La guerre de 40 venue, elle vit l’humiliation de la présence nazie quand d’autres s’en accommodent. A une de ses voisine lectrice du journal Au Pilori où elle est critiquée pour avoir donné une cigarette à un Anglais hospitalisé, elle lance « vous ne devriez pas lire ce torchon (…) il est à la solde des Allemands. (…) – Et alors ? (…) ils ne mangent pas les enfants. J’en ai croisé un, ce matin, à la boulangerie, il était bien poli, plus que beaucoup de Français. »
Puis la libération, avec son lot d’exécutions sommaires et de femmes tondues insultées par les badauds. « Ils se vengent sur elles d’avoir perdu la guerre en 1940 ». A la fin des années 40, Maryse Bastié, qui a toujours lutté pour l’égalité entre les femmes et les hommes, découvre qu’elle est plus célèbre qu’Irène Jolliot-Curie, Colette, Greta Garbo ou Eleanor Roosevelt.
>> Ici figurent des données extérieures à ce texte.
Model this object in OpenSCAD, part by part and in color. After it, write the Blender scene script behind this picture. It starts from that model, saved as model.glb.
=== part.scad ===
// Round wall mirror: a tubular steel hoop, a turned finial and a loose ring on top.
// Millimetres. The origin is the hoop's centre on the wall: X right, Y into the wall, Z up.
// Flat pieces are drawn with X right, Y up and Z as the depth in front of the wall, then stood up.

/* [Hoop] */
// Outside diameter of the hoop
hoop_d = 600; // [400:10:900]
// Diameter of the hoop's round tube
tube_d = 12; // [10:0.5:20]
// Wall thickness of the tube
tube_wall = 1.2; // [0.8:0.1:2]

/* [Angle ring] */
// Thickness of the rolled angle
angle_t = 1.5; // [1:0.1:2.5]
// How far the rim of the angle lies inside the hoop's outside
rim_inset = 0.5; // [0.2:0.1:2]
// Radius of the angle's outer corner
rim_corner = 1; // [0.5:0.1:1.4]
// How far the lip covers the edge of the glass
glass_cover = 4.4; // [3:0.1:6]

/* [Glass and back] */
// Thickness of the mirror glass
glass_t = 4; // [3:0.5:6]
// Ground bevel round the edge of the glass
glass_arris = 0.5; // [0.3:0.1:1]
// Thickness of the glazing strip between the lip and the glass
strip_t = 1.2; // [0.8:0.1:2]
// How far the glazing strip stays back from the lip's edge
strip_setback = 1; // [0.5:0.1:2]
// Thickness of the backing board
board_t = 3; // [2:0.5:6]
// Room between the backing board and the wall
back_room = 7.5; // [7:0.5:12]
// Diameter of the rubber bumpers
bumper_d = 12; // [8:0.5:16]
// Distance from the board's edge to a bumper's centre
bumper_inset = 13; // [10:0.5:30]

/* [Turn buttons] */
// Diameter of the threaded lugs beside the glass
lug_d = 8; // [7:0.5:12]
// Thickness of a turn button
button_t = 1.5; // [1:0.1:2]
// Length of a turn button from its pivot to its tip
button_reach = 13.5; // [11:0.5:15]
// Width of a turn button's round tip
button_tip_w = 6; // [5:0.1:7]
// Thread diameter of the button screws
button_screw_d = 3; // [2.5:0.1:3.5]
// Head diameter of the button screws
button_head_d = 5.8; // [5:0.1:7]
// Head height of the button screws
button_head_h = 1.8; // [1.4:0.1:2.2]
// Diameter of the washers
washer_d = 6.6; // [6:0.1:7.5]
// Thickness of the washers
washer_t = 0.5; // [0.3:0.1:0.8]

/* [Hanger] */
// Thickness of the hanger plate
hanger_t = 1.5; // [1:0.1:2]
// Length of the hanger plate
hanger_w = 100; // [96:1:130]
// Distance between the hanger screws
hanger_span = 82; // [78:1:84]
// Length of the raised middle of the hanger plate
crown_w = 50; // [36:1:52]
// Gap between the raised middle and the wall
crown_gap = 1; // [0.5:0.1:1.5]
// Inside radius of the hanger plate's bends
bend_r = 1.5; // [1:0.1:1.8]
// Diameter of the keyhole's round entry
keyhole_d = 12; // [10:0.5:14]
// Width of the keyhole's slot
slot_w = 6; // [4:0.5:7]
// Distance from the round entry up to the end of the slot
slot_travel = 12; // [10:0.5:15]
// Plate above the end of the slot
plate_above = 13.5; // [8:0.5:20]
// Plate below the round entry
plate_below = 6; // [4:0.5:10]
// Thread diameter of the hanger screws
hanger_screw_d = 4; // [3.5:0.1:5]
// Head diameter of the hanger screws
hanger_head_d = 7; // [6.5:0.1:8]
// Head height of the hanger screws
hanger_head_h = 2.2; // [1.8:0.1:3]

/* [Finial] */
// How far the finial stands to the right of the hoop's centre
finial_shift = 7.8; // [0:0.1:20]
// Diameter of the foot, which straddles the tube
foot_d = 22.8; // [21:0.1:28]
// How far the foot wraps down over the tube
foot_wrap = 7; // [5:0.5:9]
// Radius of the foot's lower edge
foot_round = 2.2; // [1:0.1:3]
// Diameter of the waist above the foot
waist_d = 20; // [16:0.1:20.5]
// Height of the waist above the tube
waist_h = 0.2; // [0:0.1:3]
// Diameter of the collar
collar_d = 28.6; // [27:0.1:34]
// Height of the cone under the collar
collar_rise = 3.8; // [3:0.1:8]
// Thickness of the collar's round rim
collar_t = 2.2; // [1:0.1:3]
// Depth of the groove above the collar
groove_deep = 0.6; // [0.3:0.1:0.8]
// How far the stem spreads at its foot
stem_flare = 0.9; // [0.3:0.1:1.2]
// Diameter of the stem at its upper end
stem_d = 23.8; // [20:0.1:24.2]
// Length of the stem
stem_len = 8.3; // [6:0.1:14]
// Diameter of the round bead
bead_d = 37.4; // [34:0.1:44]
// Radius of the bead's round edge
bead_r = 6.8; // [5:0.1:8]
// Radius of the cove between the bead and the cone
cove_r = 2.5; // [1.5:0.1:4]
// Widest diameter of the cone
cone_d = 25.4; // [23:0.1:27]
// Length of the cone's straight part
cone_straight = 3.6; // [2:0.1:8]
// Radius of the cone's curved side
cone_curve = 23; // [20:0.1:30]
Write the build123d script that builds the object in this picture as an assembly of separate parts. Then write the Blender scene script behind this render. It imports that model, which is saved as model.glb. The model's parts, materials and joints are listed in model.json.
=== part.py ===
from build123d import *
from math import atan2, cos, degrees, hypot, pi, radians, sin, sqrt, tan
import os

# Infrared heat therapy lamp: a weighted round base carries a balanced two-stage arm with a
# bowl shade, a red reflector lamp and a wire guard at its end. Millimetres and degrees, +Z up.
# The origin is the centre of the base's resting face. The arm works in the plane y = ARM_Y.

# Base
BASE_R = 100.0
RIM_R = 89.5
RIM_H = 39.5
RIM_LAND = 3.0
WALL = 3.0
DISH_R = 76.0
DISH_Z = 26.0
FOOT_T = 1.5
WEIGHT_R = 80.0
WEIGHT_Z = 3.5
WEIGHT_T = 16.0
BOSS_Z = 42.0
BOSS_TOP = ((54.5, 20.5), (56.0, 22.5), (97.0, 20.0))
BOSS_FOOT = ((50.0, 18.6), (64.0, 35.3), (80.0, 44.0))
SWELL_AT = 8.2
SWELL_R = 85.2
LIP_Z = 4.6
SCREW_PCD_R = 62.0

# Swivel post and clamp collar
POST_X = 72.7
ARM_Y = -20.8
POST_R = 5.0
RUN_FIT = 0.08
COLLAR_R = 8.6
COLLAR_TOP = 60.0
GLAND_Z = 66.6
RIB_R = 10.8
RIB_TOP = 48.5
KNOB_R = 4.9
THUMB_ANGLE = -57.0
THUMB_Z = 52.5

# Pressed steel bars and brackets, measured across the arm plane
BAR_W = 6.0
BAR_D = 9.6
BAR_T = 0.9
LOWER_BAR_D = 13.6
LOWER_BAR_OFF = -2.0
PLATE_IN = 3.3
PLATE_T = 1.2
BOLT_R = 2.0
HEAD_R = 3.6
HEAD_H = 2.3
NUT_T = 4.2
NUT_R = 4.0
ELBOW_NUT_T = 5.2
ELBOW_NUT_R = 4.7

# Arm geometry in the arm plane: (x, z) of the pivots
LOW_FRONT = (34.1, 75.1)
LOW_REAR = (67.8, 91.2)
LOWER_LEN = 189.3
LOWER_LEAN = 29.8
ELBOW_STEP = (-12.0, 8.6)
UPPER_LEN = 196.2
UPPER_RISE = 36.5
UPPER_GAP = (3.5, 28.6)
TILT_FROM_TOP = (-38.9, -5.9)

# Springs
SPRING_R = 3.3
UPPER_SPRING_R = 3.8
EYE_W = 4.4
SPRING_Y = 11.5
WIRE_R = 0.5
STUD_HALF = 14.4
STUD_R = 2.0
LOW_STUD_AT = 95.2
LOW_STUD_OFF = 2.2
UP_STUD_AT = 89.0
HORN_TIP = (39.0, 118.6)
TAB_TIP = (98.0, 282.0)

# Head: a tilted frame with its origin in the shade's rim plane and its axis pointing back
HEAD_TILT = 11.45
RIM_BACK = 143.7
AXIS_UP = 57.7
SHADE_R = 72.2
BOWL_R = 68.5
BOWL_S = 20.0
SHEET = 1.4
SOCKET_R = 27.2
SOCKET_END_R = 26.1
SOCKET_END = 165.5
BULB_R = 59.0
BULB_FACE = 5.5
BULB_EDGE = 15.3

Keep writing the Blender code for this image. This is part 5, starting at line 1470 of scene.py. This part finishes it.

Parmi les mérites d’Agnès Clancier dont le livre tient en haleine du début jusqu’à la fin (ce n’est pas si fréquent !), et dont les dernières pages, poignantes, aussi littéraires que cinématographiques, suscitent une émotion rare, le moindre n’est pas d’avoir parfaitement saisi la personnalité hors norme de Maryse Bastié. Car ce n’est pas seulement une héroïne de l’aviation, c’est avant tout une héroïne tout court, qui, sous couvert d’œuvrer pour la Croix rouge, renseigne aussi la résistance.
Une femme qui se bat et ne renonce jamais : sans doute un trait de caractère commun à Maryse Bastié et à Agnès Clancier qui n’a pas choisi au hasard le personnage principal de son dernier roman. De la vie d’une femme exceptionnelle, Agnès Clancier a tiré un roman exceptionnel. Si la première a laissé une trace dans le ciel, nul doute que la seconde laissera une trace dans la littérature.
fabrice del dingo
Agnès Clancier, Une trace dans le ciel, Editions Arléa, 2017, 227 p. — 20,00 €.
Une trace dans le ciel est le cinquième roman d’Agnès Clancier qui est également l’auteur d’un récit : Karina Sokolova (2014 Arléa). Elle vient de publier un recueil de poèmes Outback, disent-ils (éditions Henry). Comme l’Apollon de Giraudoux, elle est née à Bellac. Elle habite à Paris après avoir vécu à Sydney et au Burkina Faso.